* [What you need to do]:
Below is a listing. Quote from it, exactly, the lines from the one containing "obj.matrix_world = Matrix.Identity(4)" down to the one containing "HEAD_Z = COVER_HIGH.z", both ends included, and nothing else.
*** Source data
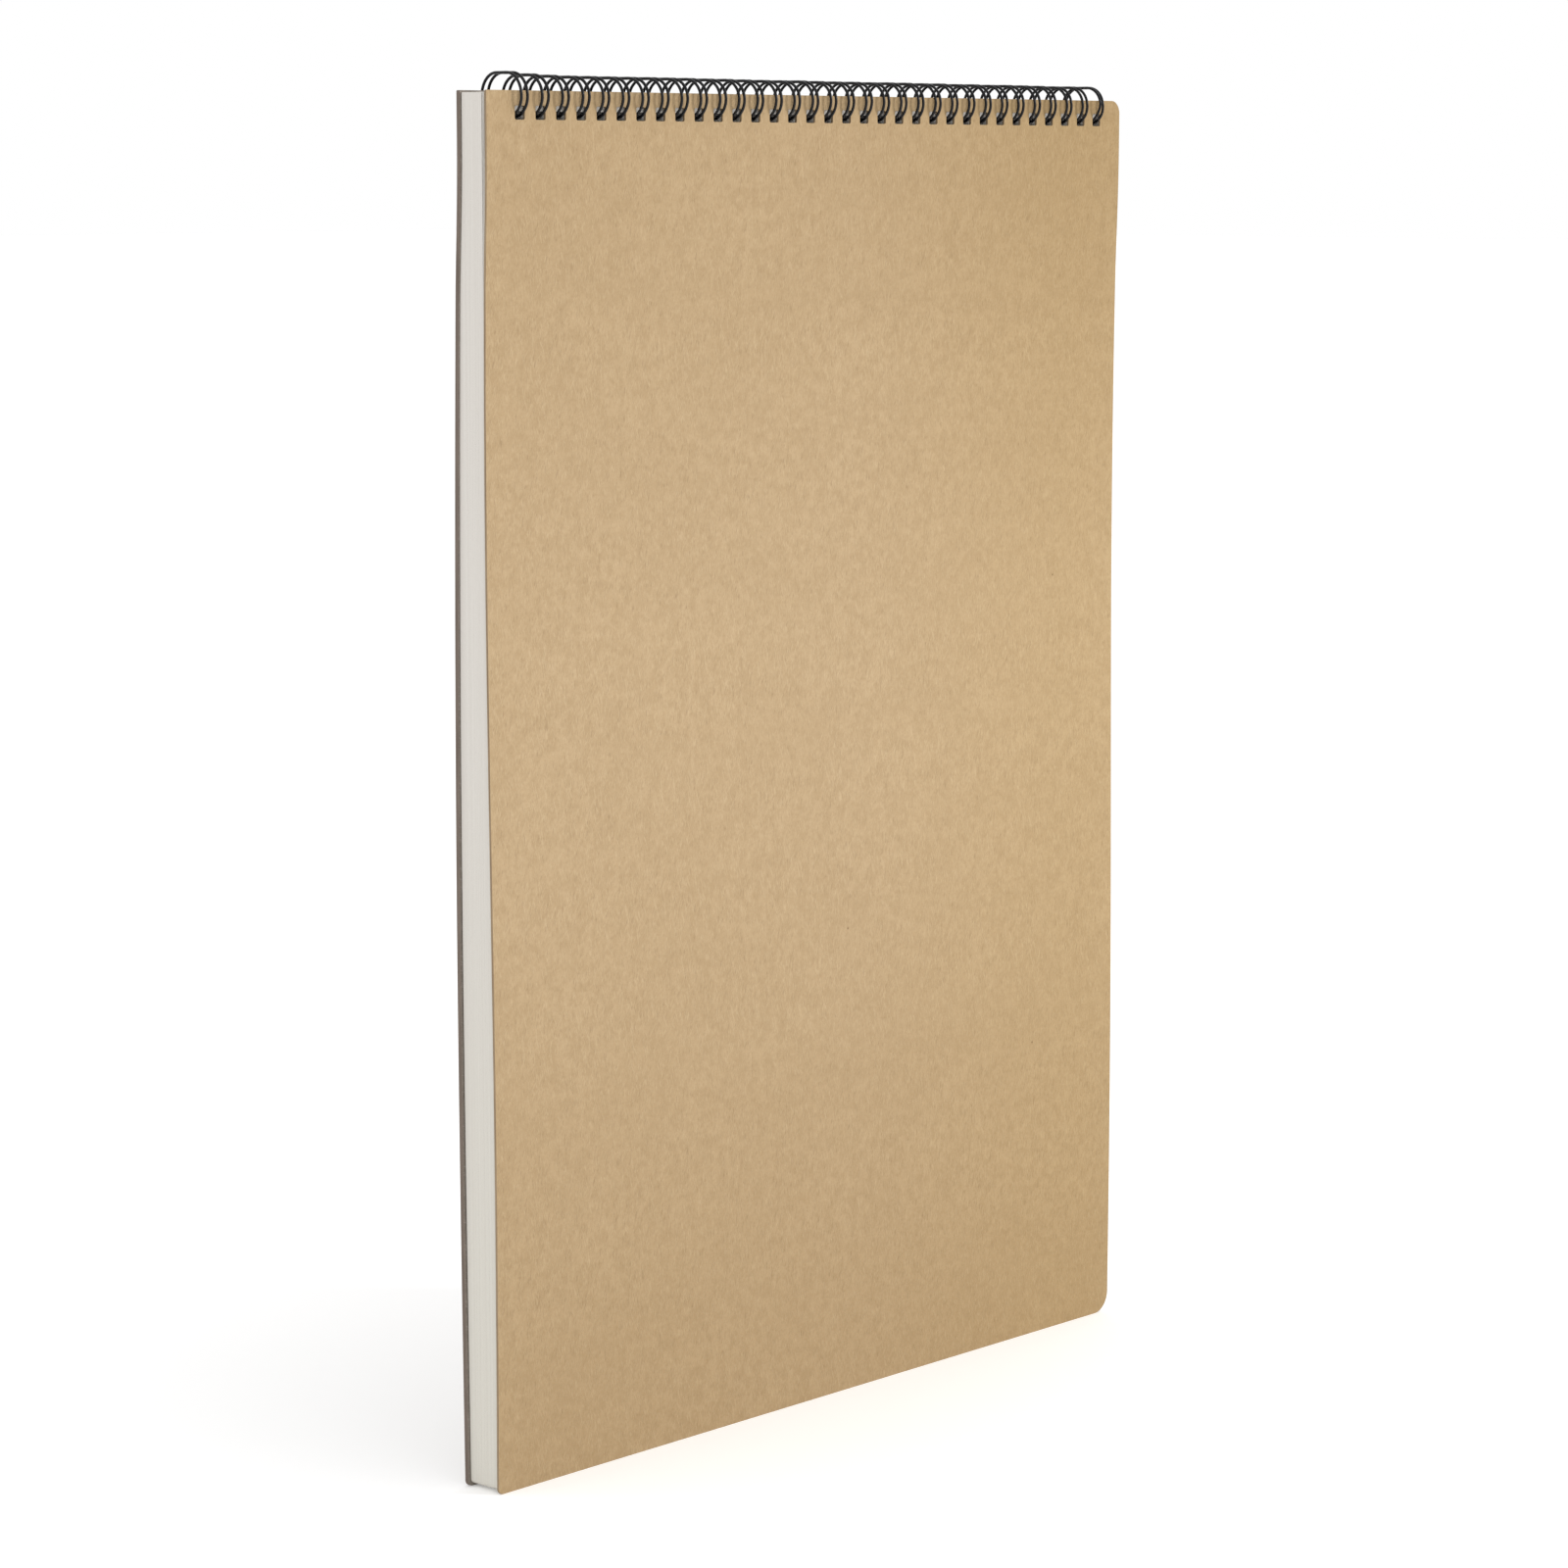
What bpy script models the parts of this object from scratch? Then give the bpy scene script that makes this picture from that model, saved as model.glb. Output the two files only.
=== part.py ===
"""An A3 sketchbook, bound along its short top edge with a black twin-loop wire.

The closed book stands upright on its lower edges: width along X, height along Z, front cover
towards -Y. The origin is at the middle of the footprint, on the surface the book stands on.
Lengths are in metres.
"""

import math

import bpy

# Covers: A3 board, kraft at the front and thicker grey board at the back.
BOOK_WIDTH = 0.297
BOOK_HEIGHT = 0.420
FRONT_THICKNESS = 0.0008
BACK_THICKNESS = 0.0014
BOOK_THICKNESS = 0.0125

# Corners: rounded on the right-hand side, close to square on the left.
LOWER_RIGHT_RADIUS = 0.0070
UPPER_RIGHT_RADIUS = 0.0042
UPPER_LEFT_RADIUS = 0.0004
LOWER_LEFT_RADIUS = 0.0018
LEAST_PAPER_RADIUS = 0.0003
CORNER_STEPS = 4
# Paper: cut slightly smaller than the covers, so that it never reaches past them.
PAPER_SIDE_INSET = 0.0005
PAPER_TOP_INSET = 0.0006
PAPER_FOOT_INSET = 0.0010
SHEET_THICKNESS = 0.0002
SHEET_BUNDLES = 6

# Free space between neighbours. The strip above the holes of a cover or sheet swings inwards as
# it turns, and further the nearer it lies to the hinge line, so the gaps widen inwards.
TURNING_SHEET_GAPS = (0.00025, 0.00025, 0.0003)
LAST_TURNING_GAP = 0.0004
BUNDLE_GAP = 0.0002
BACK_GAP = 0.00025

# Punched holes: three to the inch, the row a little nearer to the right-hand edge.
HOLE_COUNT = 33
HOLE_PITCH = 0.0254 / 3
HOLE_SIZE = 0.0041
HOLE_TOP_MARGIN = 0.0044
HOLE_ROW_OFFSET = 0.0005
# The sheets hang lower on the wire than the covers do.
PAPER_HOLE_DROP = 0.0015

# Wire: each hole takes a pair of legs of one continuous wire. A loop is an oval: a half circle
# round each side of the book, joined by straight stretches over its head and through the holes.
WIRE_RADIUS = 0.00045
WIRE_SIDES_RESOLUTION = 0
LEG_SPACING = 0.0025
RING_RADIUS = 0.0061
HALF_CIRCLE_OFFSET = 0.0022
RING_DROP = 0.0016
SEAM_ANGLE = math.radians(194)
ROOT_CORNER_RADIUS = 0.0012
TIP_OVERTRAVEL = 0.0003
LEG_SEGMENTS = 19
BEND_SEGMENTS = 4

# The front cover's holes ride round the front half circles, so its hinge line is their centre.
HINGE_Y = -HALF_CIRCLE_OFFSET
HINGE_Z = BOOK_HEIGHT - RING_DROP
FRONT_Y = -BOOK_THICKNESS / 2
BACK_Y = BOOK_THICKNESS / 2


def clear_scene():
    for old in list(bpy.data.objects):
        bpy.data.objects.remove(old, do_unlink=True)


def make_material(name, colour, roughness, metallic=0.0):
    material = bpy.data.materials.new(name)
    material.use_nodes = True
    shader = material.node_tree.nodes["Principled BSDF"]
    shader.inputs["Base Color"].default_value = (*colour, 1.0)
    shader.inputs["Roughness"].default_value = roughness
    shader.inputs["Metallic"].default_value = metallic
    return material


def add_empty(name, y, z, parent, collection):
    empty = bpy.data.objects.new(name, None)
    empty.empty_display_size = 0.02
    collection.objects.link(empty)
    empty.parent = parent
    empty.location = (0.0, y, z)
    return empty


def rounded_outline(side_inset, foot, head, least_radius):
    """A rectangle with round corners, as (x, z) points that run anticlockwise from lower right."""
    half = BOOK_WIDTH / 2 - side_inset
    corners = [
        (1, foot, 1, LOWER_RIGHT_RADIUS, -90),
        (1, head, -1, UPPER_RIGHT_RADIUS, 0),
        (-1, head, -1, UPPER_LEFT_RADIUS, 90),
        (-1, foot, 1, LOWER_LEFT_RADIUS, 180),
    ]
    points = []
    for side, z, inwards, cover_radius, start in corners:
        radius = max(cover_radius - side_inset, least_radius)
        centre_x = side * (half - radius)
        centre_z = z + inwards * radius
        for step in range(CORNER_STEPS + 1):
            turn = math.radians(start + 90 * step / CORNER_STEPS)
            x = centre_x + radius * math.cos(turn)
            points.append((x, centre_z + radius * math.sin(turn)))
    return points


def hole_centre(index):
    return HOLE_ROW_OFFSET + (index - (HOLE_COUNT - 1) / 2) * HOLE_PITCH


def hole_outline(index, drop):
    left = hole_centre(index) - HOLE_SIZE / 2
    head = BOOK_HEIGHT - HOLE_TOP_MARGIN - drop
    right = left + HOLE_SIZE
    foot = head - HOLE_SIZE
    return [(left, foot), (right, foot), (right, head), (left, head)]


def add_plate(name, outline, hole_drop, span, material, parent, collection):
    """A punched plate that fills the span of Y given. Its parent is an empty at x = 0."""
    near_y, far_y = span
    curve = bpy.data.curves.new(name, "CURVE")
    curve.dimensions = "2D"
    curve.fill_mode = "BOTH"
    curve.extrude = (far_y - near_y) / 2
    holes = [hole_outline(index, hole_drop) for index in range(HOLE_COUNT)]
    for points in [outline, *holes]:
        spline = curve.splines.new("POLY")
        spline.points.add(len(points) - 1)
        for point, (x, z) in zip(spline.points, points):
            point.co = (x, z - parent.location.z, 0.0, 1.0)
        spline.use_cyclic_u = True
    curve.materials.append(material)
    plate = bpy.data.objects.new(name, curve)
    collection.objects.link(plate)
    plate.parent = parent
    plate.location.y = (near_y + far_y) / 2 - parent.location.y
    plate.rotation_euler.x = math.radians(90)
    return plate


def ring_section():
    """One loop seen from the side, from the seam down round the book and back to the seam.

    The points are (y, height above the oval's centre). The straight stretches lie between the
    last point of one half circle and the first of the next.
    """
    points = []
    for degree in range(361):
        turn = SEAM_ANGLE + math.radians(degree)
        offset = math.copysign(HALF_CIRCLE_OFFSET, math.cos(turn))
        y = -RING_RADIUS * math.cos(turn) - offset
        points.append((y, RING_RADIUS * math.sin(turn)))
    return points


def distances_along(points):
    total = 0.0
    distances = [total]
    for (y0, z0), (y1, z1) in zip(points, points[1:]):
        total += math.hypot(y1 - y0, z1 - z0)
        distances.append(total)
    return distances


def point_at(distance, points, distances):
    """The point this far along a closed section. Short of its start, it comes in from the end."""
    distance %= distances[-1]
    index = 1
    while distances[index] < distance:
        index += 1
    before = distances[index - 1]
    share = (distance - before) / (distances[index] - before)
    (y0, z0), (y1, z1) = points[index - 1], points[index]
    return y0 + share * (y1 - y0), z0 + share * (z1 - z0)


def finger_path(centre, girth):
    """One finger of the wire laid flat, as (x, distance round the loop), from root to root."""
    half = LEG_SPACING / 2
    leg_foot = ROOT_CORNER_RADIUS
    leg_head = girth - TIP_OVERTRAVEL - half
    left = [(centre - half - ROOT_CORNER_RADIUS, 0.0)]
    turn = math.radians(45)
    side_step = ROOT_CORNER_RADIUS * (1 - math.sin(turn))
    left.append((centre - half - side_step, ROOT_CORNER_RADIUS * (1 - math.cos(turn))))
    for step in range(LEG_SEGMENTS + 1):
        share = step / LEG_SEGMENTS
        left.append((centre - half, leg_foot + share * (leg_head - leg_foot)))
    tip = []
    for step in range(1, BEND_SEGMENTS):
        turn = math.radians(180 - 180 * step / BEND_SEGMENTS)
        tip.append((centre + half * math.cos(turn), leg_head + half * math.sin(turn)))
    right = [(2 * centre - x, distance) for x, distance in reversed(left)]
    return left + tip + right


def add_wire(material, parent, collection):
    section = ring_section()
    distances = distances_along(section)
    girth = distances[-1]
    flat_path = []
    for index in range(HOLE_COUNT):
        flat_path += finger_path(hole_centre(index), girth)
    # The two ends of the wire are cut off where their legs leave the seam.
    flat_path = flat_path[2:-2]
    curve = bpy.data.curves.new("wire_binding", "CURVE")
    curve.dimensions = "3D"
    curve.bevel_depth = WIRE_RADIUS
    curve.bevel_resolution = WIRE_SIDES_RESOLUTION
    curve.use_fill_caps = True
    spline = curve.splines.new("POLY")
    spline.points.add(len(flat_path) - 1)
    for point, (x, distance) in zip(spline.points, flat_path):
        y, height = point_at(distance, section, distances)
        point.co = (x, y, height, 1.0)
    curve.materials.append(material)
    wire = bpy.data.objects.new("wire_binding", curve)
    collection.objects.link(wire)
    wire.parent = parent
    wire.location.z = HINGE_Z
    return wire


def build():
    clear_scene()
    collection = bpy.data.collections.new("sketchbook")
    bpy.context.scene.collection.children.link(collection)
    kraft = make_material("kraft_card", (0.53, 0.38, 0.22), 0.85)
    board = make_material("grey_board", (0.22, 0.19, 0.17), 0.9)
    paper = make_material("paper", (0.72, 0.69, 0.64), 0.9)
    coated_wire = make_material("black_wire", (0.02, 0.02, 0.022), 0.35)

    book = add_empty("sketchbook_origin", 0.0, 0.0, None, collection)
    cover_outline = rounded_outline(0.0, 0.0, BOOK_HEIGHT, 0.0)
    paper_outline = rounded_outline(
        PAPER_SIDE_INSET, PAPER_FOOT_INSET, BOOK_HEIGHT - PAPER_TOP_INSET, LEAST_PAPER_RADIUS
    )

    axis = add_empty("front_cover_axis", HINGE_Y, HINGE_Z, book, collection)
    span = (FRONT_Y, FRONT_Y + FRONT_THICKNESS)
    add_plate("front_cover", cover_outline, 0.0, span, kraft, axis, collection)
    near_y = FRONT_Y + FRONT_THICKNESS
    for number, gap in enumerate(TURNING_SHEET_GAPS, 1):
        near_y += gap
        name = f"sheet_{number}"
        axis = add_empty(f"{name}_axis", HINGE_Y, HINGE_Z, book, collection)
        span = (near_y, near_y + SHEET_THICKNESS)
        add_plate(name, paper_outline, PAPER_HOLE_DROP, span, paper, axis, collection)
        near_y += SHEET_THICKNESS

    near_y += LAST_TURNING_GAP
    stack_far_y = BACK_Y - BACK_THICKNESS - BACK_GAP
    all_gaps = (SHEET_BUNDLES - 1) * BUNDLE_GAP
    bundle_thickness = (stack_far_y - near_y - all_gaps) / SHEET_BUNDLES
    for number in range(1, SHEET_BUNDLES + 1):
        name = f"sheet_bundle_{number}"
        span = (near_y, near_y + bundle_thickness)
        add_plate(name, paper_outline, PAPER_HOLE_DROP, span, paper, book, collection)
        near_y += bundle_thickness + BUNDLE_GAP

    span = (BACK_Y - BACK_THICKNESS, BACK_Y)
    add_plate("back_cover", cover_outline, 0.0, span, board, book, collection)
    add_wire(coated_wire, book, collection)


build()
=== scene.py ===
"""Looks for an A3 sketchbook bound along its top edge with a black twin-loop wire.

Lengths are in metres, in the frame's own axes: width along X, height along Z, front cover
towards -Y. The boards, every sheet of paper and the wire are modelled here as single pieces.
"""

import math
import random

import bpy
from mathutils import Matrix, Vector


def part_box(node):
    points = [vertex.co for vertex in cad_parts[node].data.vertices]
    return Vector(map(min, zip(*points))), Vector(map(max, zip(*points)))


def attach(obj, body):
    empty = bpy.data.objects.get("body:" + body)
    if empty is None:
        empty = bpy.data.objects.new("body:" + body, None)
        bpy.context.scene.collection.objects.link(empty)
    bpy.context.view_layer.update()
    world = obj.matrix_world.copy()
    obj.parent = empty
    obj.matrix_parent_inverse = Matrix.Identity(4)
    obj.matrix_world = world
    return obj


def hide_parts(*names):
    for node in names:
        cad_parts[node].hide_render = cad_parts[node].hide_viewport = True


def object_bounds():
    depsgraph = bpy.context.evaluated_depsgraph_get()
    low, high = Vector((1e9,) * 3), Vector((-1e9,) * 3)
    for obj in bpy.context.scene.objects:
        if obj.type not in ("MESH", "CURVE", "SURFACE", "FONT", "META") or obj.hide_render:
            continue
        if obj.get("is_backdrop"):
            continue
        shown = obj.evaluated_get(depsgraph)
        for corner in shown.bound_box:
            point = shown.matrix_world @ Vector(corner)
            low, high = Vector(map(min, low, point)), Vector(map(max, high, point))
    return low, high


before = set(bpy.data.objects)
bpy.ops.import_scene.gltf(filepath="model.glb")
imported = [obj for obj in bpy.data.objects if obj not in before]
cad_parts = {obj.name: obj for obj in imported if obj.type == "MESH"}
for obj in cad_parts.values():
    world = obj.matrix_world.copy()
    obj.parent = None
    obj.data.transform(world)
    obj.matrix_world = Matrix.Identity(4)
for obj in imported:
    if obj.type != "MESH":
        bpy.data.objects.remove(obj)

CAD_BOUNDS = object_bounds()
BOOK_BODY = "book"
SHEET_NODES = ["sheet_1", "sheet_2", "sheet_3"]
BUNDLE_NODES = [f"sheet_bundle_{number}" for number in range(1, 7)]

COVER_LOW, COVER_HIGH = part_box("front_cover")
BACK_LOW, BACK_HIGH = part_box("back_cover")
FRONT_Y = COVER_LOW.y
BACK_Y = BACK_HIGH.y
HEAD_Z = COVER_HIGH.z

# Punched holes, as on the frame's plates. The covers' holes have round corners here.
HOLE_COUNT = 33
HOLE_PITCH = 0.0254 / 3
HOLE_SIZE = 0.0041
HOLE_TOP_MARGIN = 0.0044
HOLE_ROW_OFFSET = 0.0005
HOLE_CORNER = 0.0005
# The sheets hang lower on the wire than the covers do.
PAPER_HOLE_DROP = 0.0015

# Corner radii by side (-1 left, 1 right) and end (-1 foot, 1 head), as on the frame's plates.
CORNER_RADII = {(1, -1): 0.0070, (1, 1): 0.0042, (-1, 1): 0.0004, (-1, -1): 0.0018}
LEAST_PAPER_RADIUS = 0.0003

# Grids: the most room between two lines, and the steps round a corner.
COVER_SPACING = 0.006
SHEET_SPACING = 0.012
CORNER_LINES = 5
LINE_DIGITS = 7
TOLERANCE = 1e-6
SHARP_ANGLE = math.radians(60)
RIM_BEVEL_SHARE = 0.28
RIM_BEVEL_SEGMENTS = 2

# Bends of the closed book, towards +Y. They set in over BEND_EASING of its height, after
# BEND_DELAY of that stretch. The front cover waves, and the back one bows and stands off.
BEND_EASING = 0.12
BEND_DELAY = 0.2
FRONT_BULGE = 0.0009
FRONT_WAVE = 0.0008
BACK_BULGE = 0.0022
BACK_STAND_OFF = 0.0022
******
* [Output for this exercise]:
    obj.matrix_world = Matrix.Identity(4)
for obj in imported:
    if obj.type != "MESH":
        bpy.data.objects.remove(obj)

CAD_BOUNDS = object_bounds()
BOOK_BODY = "book"
SHEET_NODES = ["sheet_1", "sheet_2", "sheet_3"]
BUNDLE_NODES = [f"sheet_bundle_{number}" for number in range(1, 7)]

COVER_LOW, COVER_HIGH = part_box("front_cover")
BACK_LOW, BACK_HIGH = part_box("back_cover")
FRONT_Y = COVER_LOW.y
BACK_Y = BACK_HIGH.y
HEAD_Z = COVER_HIGH.z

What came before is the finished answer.